The battery impedance may change over operating conditions of the battery. The resistance values may vary as a function of the battery temperature. For example, the resistance value, r1 102, may decrease as temperature increases and the capacitance, C 106, may increase as the temperature increases. The resistance value may also depend on the state of charge of the battery.

The battery impedance parameter values, r1 102, r2 104, and C 106 may also change over the life of the battery. For example, the resistance value may increase over the life of the battery. The increase in resistance may vary as a function of temperature and state of charge over the life of battery.

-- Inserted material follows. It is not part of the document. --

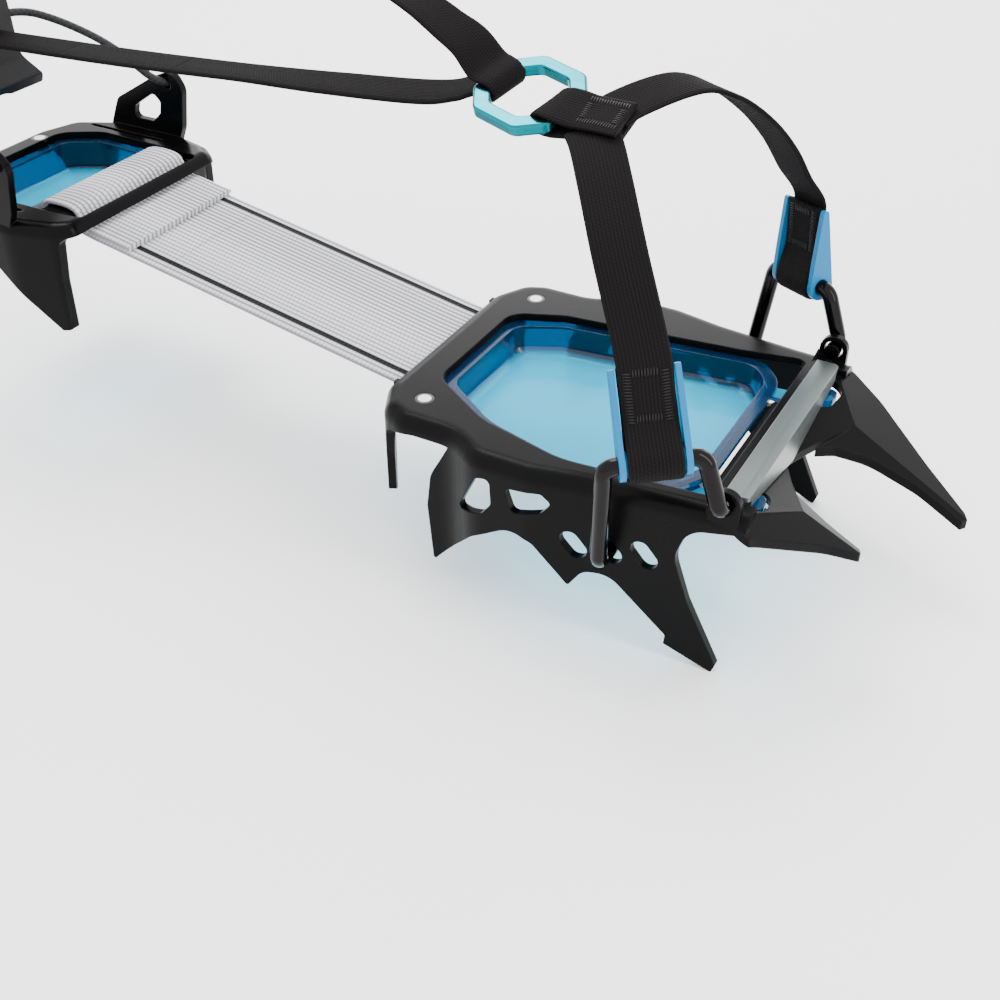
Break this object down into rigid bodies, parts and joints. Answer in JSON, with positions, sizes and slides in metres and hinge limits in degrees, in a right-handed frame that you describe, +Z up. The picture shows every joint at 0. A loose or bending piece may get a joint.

Higher battery temperatures may cause a larger increase in battery resistance over time. For example, the resistance for a battery operating at 80° C. may increase more than the resistance of a battery operating at 50° C. over a period of time. At a constant temperature, the resistance of a battery operating at 50% state of charge may increase more than the resistance of a battery operating at 90% state of charge. These relationships may be battery chemistry dependent.

As seen in FIG. 4, as the SOC increases, the open-circuit voltage generally increases as well. As the battery is charged, the SOC increases and the open-circuit voltage rises. The rate of voltage increase may depend on the state of charge. In order to sustain the same amount of current, the terminal voltage may be increased.

One factor relating to rechargeable batteries in vehicles is the amount of time required to recharge the battery. Drivers may prefer that electric vehicle batteries be recharged in a short amount of time. The amount of time may be considered to be equivalent to the amount of time spent refueling a conventional gasoline engine vehicle. Existing battery charging strategies generally take a much longer period of time to recharge the vehicle battery. Recharging a vehicle battery presently requires substantially more time than refueling the conventional gasoline engine vehicle.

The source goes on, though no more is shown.